══ STORED DATA
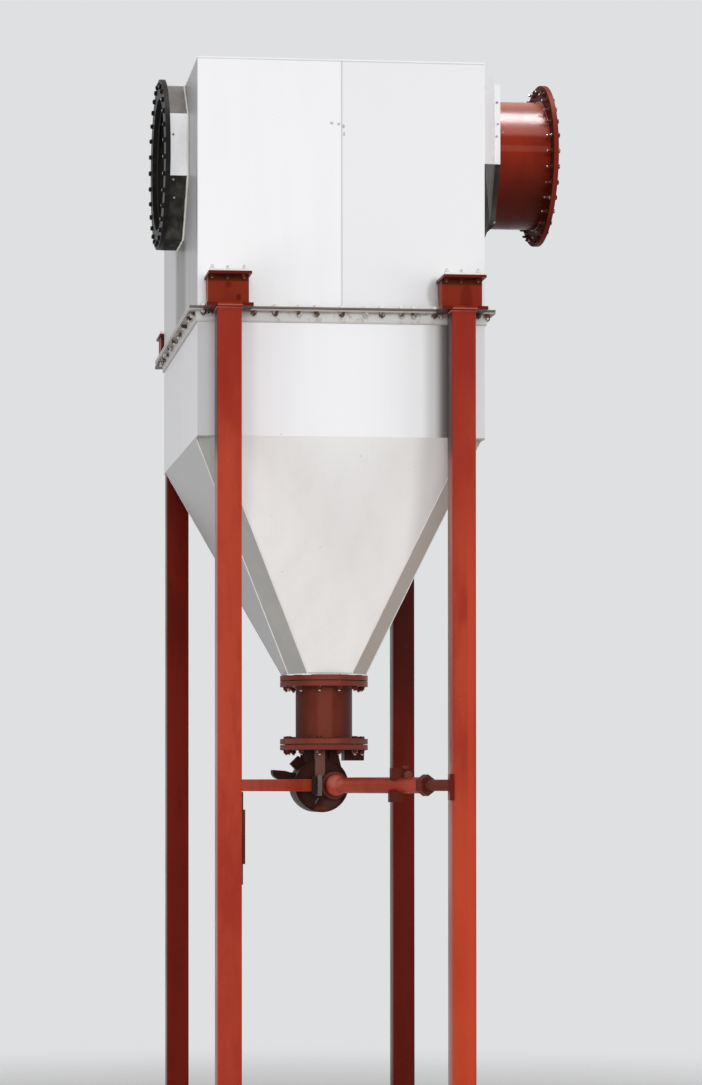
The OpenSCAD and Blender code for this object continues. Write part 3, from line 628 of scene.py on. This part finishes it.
def fixing(size, grip, head=True, nut=True, tail=0.004):
    """One bolt along Z: its head above zero, its nut below the grip, washers under both"""
    bm = bmesh.new()
    rod(bm, size / 2, -grip - size * THREAD - tail if nut else -grip, 0.0, 8)
    if head:
        rod(bm, size * WASHER_RADIUS, 0, WASHER, 12)
        top = rod(bm, size * HEX_RADIUS, WASHER, WASHER + size * HEAD_HIGH, 6)
        ease_edges(bm, top, size * 0.08, 1, lambda edge: all(v.co.z > WASHER + 0.0005 for v in edge.verts))
    if nut:
        rod(bm, size * WASHER_RADIUS, -grip - WASHER, -grip, 12)
        rod(bm, size * HEX_RADIUS, -grip - WASHER - size * NUT_HIGH, -grip - WASHER, 6)
    return mesh_of("fixing", bm)


def stud(radius, low, high):
    """A plain round end along Z"""
    bm = bmesh.new()
    rod(bm, radius, low, high, 8)
    return mesh_of("stud", bm)


def fit_all(name, mesh, places, style):
    """One piece that holds a copy of the mesh at every place"""
    bm = bmesh.new()
    for place in places:
        before = len(bm.verts)
        bm.from_mesh(mesh)
        bm.verts.ensure_lookup_table()
        bmesh.ops.transform(bm, matrix=place, verts=bm.verts[before:])
    return piece(name, bm, style)


def at(x, y, z, direction=(0, 0, 1)):
    """A place at x, y, z whose Z axis points along direction, turned by chance like a tightened nut"""
    aimed = Matrix.Translation((x, y, z)) @ Vector(direction).to_track_quat("Z", "Y").to_matrix().to_4x4()
    return aimed @ Matrix.Rotation(random.uniform(0, math.tau), 4, "Z")


def bead(name, paths, radius, style, closed=True):
    """Weld or sealing bead that runs along the paths, a little thicker here and thinner there"""
    curve = bpy.data.curves.new(name, "CURVE")
    curve.dimensions = "3D"
    curve.bevel_depth = radius
    curve.bevel_resolution = 1
    for path in paths:
        spline = curve.splines.new("POLY")
        spline.points.add(len(path) - 1)
        for point, place in zip(spline.points, path):
            point.co = (*place, 1)
            point.radius = random.uniform(0.8, 1.2)
        spline.use_cyclic_u = closed
    return dressed(name, curve, style)


def stepped(a, b, step=0.02):
    """Points from a to b, a step apart"""
    a, b = Vector(a), Vector(b)
    count = max(2, int((b - a).length / step))
    return [a.lerp(b, i / count) for i in range(count + 1)]


def ring_points(centre, radius, axis, count=72):
    """Points on a circle around the axis"""
    turn = Vector(axis).to_track_quat("Z", "Y").to_matrix()
    return [Vector(centre) + turn @ Vector((radius * math.cos(t), radius * math.sin(t), 0))
            for t in (math.tau * i / count for i in range(count))]


def cut_corners(x0, y0, x1, y1):
    """The eight corners of a rectangle whose corners are cut, around from the front left"""
    return [(x0 + CORNER_CUT, y0), (x1 - CORNER_CUT, y0), (x1, y0 + CORNER_CUT), (x1, y1 - CORNER_CUT),
            (x1 - CORNER_CUT, y1), (x0 + CORNER_CUT, y1), (x0, y1 - CORNER_CUT), (x0, y0 + CORNER_CUT)]


# Legs: rounded square tubes on base plates, welded above and below
def around_legs(z):
    """A closed path round each leg's tube at that height"""
    reach = TUBE / 2 + 0.0005
    return [[(m.x + sx * reach, m.y + sy * reach, z) for sx, sy in ((-1, -1), (1, -1), (1, 1), (-1, 1))]
            for m in LEGS.values()]


for tag, m in LEGS.items():
    bm = bmesh.new()
    slab(bm, (BASE, BASE, BASE_THICK), (m.x, m.y, BASE_THICK / 2), 0.003, 2)
    slab(bm, (TUBE, TUBE, leg_top - BASE_THICK), (m.x, m.y, (leg_top + BASE_THICK) / 2), TUBE_ROUNDING, 3,
         upright)
    # the back legs take the red that is painted darker as shade
    tube = piece("tube_leg_" + tag, bm, "red" if tag[0] == "f" else "back_red", True)
    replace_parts(tube, "leg_" + tag)
bead("leg_foot_welds", around_legs(BASE_THICK + 0.001), 0.004, "red")
bead("leg_top_welds", around_legs(leg_top - 0.002), 0.0035, "weld_red")
fit_all("anchor_nuts", fixing(size=0.016, grip=0.014, nut=False),
        [at(m.x + sx * ANCHOR_REACH, m.y + sy * ANCHOR_REACH, BASE_THICK)
         for m in LEGS.values() for sx in (-1, 1) for sy in (-1, 1)], "rusty")

# Bolts of the leg heads, through the housing's foot plates: along the wall from the leg, and out from the wall
HEAD_BOLTS = ((-0.062, 0.115), (0.055, 0.115), (-0.004, 0.100))
places = []
for m in LEGS.values():
    wall, out = (front, -1) if m.y < 0 else (back, 1)
    places += [at(m.x + along, wall + out * away, foot_top) for along, away in HEAD_BOLTS]
fit_all("head_bolts", fixing(size=0.010, grip=0.004, nut=False), places, "painted_bolt")
fit_all("head_bolt_tips", stud(radius=0.005, low=0.008, high=0.019), places, "painted_bolt")
fit_all("head_nuts", fixing(size=0.0085, grip=0.017, head=False, tail=0.002), places, "red_bolt")
# pale red ends as painted glints under the head nuts
fit_all("head_bolt_ends", stud(radius=0.0032, low=-0.0305, high=-0.027), places, "weld_red")

# Bolts of the split flange, at uneven spaces; the bright ones have shiny ends
FRONT_XS = (-0.641, -0.615, -0.457, -0.376, -0.288, -0.224, -0.130, -0.041, 0.019, 0.092, 0.138, 0.214, 0.239,
            0.376, 0.411)
SIDE_YS = (-0.61, -0.507, -0.323, -0.120, 0.037, 0.220, 0.397, 0.526, 0.61)
BRIGHT = (2, 8, 14, 20, 24, 28, 30, 32, 34, 36, 38, 40, 43, 46)
SPLIT_REACH = 0.017
grip = split_z - flange_under
places = [at(x, y, split_z) for x in FRONT_XS for y in (front - SPLIT_REACH, back + SPLIT_REACH)]
places += [at(x, y, split_z) for y in SIDE_YS for x in (left - SPLIT_REACH, right + SPLIT_REACH)]
fit_all("split_bolt_heads", fixing(size=0.012, grip=0.004, nut=False), places, "cream")
fit_all("split_nuts", fixing(size=0.012, grip=grip, head=False, tail=0.007), places, "half_rusty")
fit_all("split_bolt_ends", stud(radius=0.0065, low=-grip - 0.0185, high=-grip - 0.0100),
        [places[i] for i in BRIGHT], "zinc_bolt")

# Bolts of the discharge flanges
places = [at(throat_x + DROP_BOLT_RADIUS * math.cos(t), axis_y + DROP_BOLT_RADIUS * math.sin(t), z)
          for t in (math.radians(15 + 30 * i) for i in range(12)) for z in (throat_z, low_flange_top)]
fit_all("drop_bolts", fixing(size=0.012, grip=0.043, tail=0.006), places, "red_bolt")
fit_all("drop_bolt_ends", stud(radius=0.005, low=-0.0625, high=-0.054), places, "zinc_bolt")

# Bolts of the duct flanges, in the holes that the record states
for side, style, nut, first in (("inlet", "black", False, 0.5), ("outlet", "red_bolt", True, 0.0)):
    mount = MOUNTS[side + "_face"]
    x, y, z = mount["pos_m"]
    reach, count = mount["dims"]["pcd_mm"] / 2000, int(mount["dims"]["count"])
    places = [at(x, y + reach * math.cos(t), z + reach * math.sin(t), mount["axis"])
              for t in (math.tau * (i + first) / count for i in range(count))]
    fit_all(side + "_bolts", fixing(size=0.010, grip=0.014, nut=nut, tail=0.016), places, style)
    fit_all(side + "_bolt_faces", stud(radius=0.0036, low=0.008, high=0.0105), places, "worn_bolt")
    if nut:
        fit_all(side + "_bolt_ends", stud(radius=0.004, low=-0.0415, high=-0.0375), places, "worn_bolt")

# Screws of the inlet collar, then of the outlet rim and the stub, each with the way it points
AHEAD, LOW_FACE, HOOD_FACE = (0, -1, 0), (0, -0.78, -0.626), (0, -0.9, -0.4)
SCREWS = (
    (-0.7207, axis_y - 0.284, 4.0006, AHEAD), (-0.656, axis_y - 0.284, 4.013, AHEAD),
    (-0.7196, axis_y - 0.274, 3.8335, LOW_FACE), (-0.712, axis_y - 0.227, 3.775, LOW_FACE),
    (0.5185, -0.336, 4.150, AHEAD), (0.5215, -0.336, 4.069, AHEAD), (0.5185, -0.336, 4.021, AHEAD),
    (0.552, -0.2925, 4.0465, (0, -0.95, 0.3)),
    (0.505, -0.250, 3.712, HOOD_FACE), (0.528, -0.243, 3.712, HOOD_FACE),
)
fit_all("duct_screws", fixing(size=0.0042, grip=0.004, nut=False), [at(*screw) for screw in SCREWS],
        "worn_bolt")

# Sealing strip where the collar meets the wall, and the roof's edges over the collar
corners = [(0.117, inlet_z - 0.307), (0.284, inlet_z - 0.099), (0.284, roof_z - 0.14), (0.144, roof_z - 0.003)]
corners = [(-y, z) for y, z in corners] + [(y, z) for y, z in reversed(corners)]
around = [(left - 0.004, axis_y + y, z) for y, z in corners]
bead("collar_seal", [[p for a, b in zip(around, around[1:] + around[:1]) for p in stepped(a, b)[:-1]]], 0.0045,
     "cream")
bead("collar_roof_edges", [stepped((left - 0.088, y, roof_z - 0.003), (left, y, roof_z - 0.003))
                           for y in (axis_y - 0.144, axis_y + 0.144)], 0.005, "cream", False)

# Paddle of the valve, blunt above and rounded below
paddle = cut_sheet(((-0.3095, 1.6095), (-0.3105, 1.600), (-0.308, 1.590), (-0.301, 1.581), (-0.290, 1.5745),
                    (-0.276, 1.572), (-0.216, 1.573), (-0.216, 1.598), (-0.240, 1.600), (-0.262, 1.606)),
                   axis_y - 0.030, 0.060)
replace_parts(piece("blunt_paddle", paddle, "drum_brown"), "valve_paddle")

# Discharge pipe
bm = bmesh.new()
spool_radius = (spool_right - spool_left) / 2
tube_ring(bm, spool_radius, spool_radius - SPOOL_WALL, spool_low, spool_high)
bmesh.ops.translate(bm, vec=(throat_x, axis_y, 0), verts=bm.verts[:])
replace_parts(piece("spool_pipe", bm, "spool", True), "spool")

# Small parts of the valve: stiffener on the neck, web to the elbow, rims and rib of the cover
bm = bmesh.new()
slab(bm, (0.040, 0.040, 0.102), (-0.135, cover_front + 0.012, 1.634), 0.006, 2, upright)
piece("neck_stiffener", bm, "stiff_brown", True)
web = cut_sheet(((-0.095, 1.686), (-0.060, 1.686), (-0.057, 1.655), (-0.050, 1.625), (-0.041, 1.600),
                 (-0.030, 1.580), (-0.095, 1.580)), -0.130, 0.05)
piece("elbow_web", web, "drum_brown")
bead("cover_rims", [ring_points((valve_x, cover_front - 0.001, valve_z), 0.1005, (0, 1, 0)),
                    ring_points((valve_x + 0.048, cover_front - 0.014, valve_z), 0.0545, (0, 1, 0), 48)],
     0.002, "drum_brown")
bead("cover_rib", [stepped((-0.140, cover_front + 0.006, 1.5015), (-0.1665, cover_front + 0.006, 1.462))], 0.003,
     "plate_grey", False)

# Lug of the thin pipe on the front right leg, and the pin and bolt of the pipe clamp
lug_x, lug_y = LEGS["fr"].x - TUBE / 2, LEGS["fr"].y
bm = bmesh.new()
slab(bm, (0.018, 0.040, 0.096), (lug_x - 0.001, lug_y - 0.029, 1.543), 0.002, 2)
bmesh.ops.create_cone(bm, cap_ends=True, segments=12, radius1=0.005, radius2=0.005, depth=0.066,
                      matrix=Matrix.Translation((lug_x - 0.003, lug_y - 0.044, 1.537)))
piece("pipe_lug", bm, "lug_red")
fit_all("clamp_pin", fixing(size=0.017, grip=0.03, nut=False), [at(0.134, -0.556, 1.588, AHEAD)],
        "flange_brown")
fit_all("clamp_bolt", fixing(size=0.012, grip=0.004, nut=False), [at(0.128, -0.545, 1.612)],
        "flange_brown")

# Seams along the hopper's creases, and welds at the throat, the discharge pipe and the outlet's stub
upper = cut_corners(left, front, right, back)
lower = cut_corners(throat_x - THROAT_HALF, axis_y - THROAT_HALF, throat_x + THROAT_HALF, axis_y + THROAT_HALF)
bead("hopper_seams", [stepped((*a, crease_z), (*b, throat_z)) for a, b in zip(upper, lower)], 0.0022,
     "hopper", False)
bead("throat_weld", [[(*c, throat_z + 0.003) for c in lower]], 0.005, "hopper")
bead("pipe_welds", [ring_points((throat_x, axis_y, z), 0.111, (0, 0, 1))
                    for z in (spool_low + 0.002, spool_high - 0.002)], 0.004, "maroon")
bead("outlet_welds", [ring_points((x, axis_y, outlet_z), 0.2455, (1, 0, 0))
                      for x in (stub_left + 0.002, stub_right - 0.002)], 0.004, "duct_red")

# Pale floor that fades into the backdrop
ground = Finish("floor").wear((0.86, 0.86, 0.86), 0.8)
from_middle = (ground.x ** 2 + ground.y ** 2) ** 0.5
clear = ground.node("ShaderNodeBsdfTransparent", {}, {})
blend = ground.node("ShaderNodeMixShader", {}, {0: ground.ease(from_middle, 3.0, 6.0),
                                                1: Value(ground, ground.skin.outputs["BSDF"]), 2: clear["BSDF"]})
ground.put(ground.tree.nodes["Material Output"].inputs["Surface"], blend["Shader"])
bm = bmesh.new()
bmesh.ops.create_grid(bm, x_segments=2, y_segments=2, size=8)
floor = in_scene("floor", mesh_of("floor", bm))
floor.data.materials.append(ground.material)


def lamp(name, kind, energy, place, aim=(0, 0, 2.6), **settings):
    """A light at a place that points at the aim"""
    data = bpy.data.lights.new(name, kind)
    data.energy = energy
    for key, value in settings.items():
        setattr(data, key, value)
    obj = in_scene(name, data)
    obj.location = place
    obj.rotation_euler = (Vector(aim) - Vector(place)).to_track_quat("-Z", "Y").to_euler()
    return obj


# Soft studio light; the ceiling panel shows in glossy surfaces only, the other lamps don't show in them
lamp("front_key", "SUN", 1.36, (0, -8, 3.7), angle=math.radians(25)).visible_glossy = False
lamp("ceiling_panel", "AREA", 500, (1.5, -0.7, 8.8), (1.5, -0.7, 3),
     shape="RECTANGLE", size=2.4, size_y=1.9).visible_diffuse = False
lamp("left_fill", "AREA", 100, (-6, -3.0, 1.6), (-0.6, 0, 2.6), size=3.0).visible_glossy = False
lamp("right_fill", "AREA", 90, (6, -4.0, 3.4), (0.5, 0, 3.4), size=3.0).visible_glossy = False

# Backdrop: pale where it is seen, mirrored or seen through, darker as a light
world = bpy.data.worlds.new("world")
world.use_nodes = True
sky = Nodes(world.node_tree)
ray = sky.node("ShaderNodeLightPath", {}, {})
seen = ray["Is Camera Ray"] | ray["Is Glossy Ray"] | ray["Is Transmission Ray"]
sky.put(sky.tree.nodes["Background"].inputs["Color"], sky.tint(seen, (0.46, 0.46, 0.465), (0.74, 0.745, 0.755)))
bpy.context.scene.world = world
bpy.context.scene.view_settings.view_transform = "Standard"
════
OBJECTIVE -> Return nothing but the lines from the first line of the listing through the line with "return aimed @", please, keeping every one of them unchanged.

ANSWER TO THE TASK ->
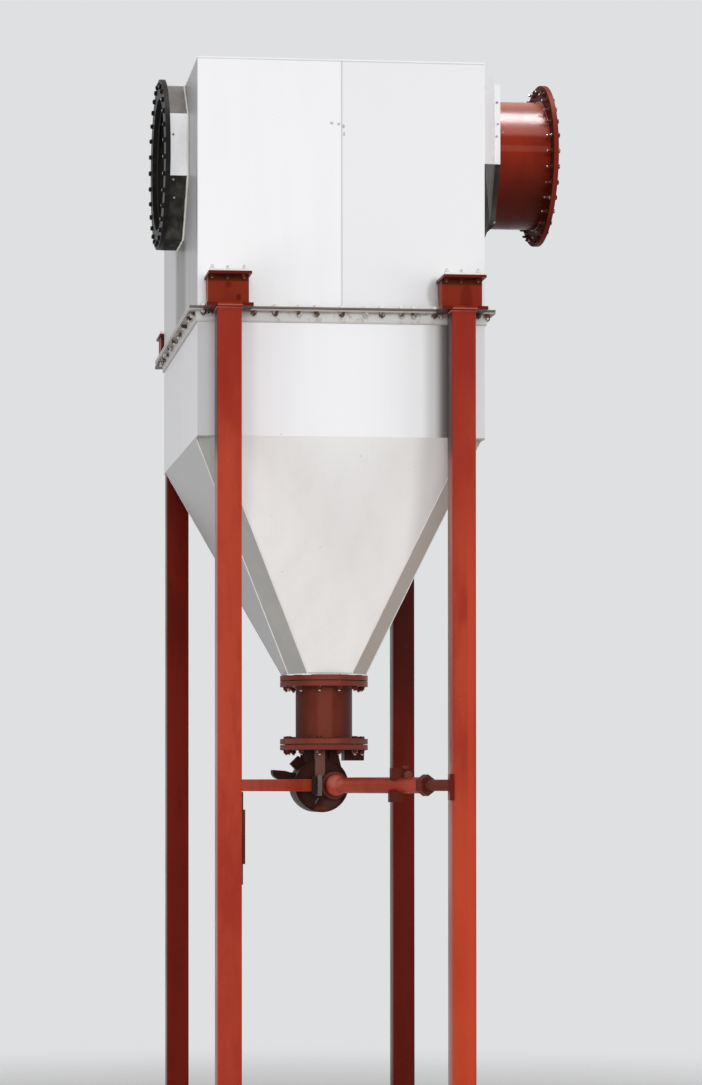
The OpenSCAD and Blender code for this object continues. Write part 3, from line 628 of scene.py on. This part finishes it.
def fixing(size, grip, head=True, nut=True, tail=0.004):
    """One bolt along Z: its head above zero, its nut below the grip, washers under both"""
    bm = bmesh.new()
    rod(bm, size / 2, -grip - size * THREAD - tail if nut else -grip, 0.0, 8)
    if head:
        rod(bm, size * WASHER_RADIUS, 0, WASHER, 12)
        top = rod(bm, size * HEX_RADIUS, WASHER, WASHER + size * HEAD_HIGH, 6)
        ease_edges(bm, top, size * 0.08, 1, lambda edge: all(v.co.z > WASHER + 0.0005 for v in edge.verts))
    if nut:
        rod(bm, size * WASHER_RADIUS, -grip - WASHER, -grip, 12)
        rod(bm, size * HEX_RADIUS, -grip - WASHER - size * NUT_HIGH, -grip - WASHER, 6)
    return mesh_of("fixing", bm)


def stud(radius, low, high):
    """A plain round end along Z"""
    bm = bmesh.new()
    rod(bm, radius, low, high, 8)
    return mesh_of("stud", bm)


def fit_all(name, mesh, places, style):
    """One piece that holds a copy of the mesh at every place"""
    bm = bmesh.new()
    for place in places:
        before = len(bm.verts)
        bm.from_mesh(mesh)
        bm.verts.ensure_lookup_table()
        bmesh.ops.transform(bm, matrix=place, verts=bm.verts[before:])
    return piece(name, bm, style)


def at(x, y, z, direction=(0, 0, 1)):
    """A place at x, y, z whose Z axis points along direction, turned by chance like a tightened nut"""
    aimed = Matrix.Translation((x, y, z)) @ Vector(direction).to_track_quat("Z", "Y").to_matrix().to_4x4()
    return aimed @ Matrix.Rotation(random.uniform(0, math.tau), 4, "Z")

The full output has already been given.